An October 3, 2009, article in the New York Times gave significant coverage to Saints Peter and Paul Antiochian Orthodox Church. The Ben Lomond, CA, parish unwittingly played a role in the Orthodox conversion experience of a Baltimore resident in the late 1990s.
The article (see link below) presents the narrative of Cal Oren, 55, who happened upon the chapel one evening in 1993.
As he entered, a vespers service was under way. Maybe two dozen worshipers stood, chanting psalms and hymns. Incense filled the dark air. Icons of apostles and saints hung on the walls. The ancientness and austerity stood at a time-warp remove from the evangelical circles in which Mr. Oren traveled, so modern, extroverted and assertively relevant.
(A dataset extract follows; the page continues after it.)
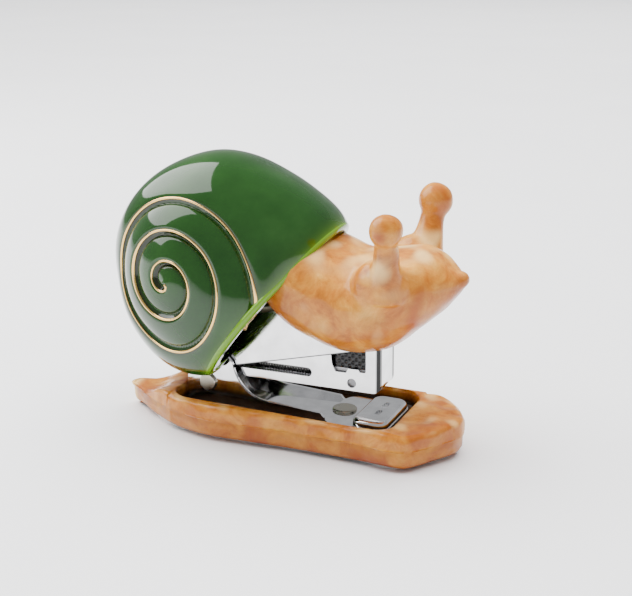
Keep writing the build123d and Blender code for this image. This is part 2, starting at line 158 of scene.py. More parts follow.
# Inset from the plan and height, up the outside and then down into the tray
FOOT_SIDE = (
    (6.0, 0.8), (2.6, 0.85), (1.4, 1.5), (0.5, 3.0), (0.0, 5.2),
    (0.1, 7.4), (0.35, 9.1), (0.8, 10.1), (1.7, 10.6),
)
TRAY_SIDE = (
    (0.0, 10.3), (0.35, 9.6), (0.45, 8.6), (0.5, 7.4), (0.9, 6.6), (1.8, TRAY_FLOOR), (4.0, TRAY_FLOOR),
)

# Metal colours
CHROME = (0.90, 0.90, 0.91)
# Painted shade: near-black blended into the handle's lower edge and the magazine's front bends.
PAINTED_SHADE = (0.03, 0.03, 0.03)
BEVEL = 0.12

# Floor, and the camera of the photo's view
FLOOR_NEAR = -3000.0
FLOOR_FAR = 5000.0
FLOOR_HALF_W = 5000.0
FLOOR_TURN = -0.40
SWEEP_R = 900.0
WALL_TOP = 3500.0
CAMERA_AZIMUTH = 0.40431
CAMERA_ELEVATION = 0.29488
CAMERA_ROLL = 0.010786
CAMERA_PLACE = (133.87, -294.18, 136.97)
CAMERA_LENS = 68.63


# ---------------------------------------------------------------- mesh helpers
def make_object(name, points, faces):
    """A smooth mesh object from points in millimetres."""
    mesh = bpy.data.meshes.new(name)
    mesh.from_pydata((np.asarray(points) * MM).tolist(), [], faces)
    mesh.shade_smooth()
    piece = bpy.data.objects.new(name, mesh)
    bpy.context.scene.collection.objects.link(piece)
    return piece


def object_from(made, name):
    """A mesh object from a bmesh, which is then freed."""
    piece = make_object(name, [(0, 0, 0)], [])
    made.to_mesh(piece.data)
    made.free()
    return piece


def coordinates(piece):
    """Vertex positions of a mesh object, in millimetres."""
    flat = np.empty(len(piece.data.vertices) * 3, np.float32)
    piece.data.vertices.foreach_get("co", flat)
    return flat.reshape(-1, 3).astype(float) / MM


def set_coordinates(piece, points):
    piece.data.vertices.foreach_set("co", (points * MM).astype(np.float32).ravel())
    piece.data.update()


def paint(piece, name, values):
    """Stores one number a vertex, which the materials read."""
    layer = piece.data.attributes.new(name, "FLOAT", "POINT")
    layer.data.foreach_set("value", np.clip(values, 0, 1).astype(np.float32))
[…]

The New York Times explains Oren's return home from California to the suburbs of Baltimore, and also his eventual involvement in Holy Cross, an Antiochian parish near Baltimore where Archpriest Gregory Mathewes-Green, 62, has been pastor for some years.
Mr. Oren continues a theme established verbally at least with the visit of Prince Vladimir's emissaries to Constantinople just before the year 1000. “This was a Christianity I had never encountered before,” he says. “I was frozen in my tracks. I felt like I was in the actual presence of God, almost as if I was in heaven. And I’m not the kind of person who gets all woo-hoo.”
(See "More Protestants Find a Home in the Orthodox Antioch Church," Samuel G. Freedman, New York Times, October 2, 2009.)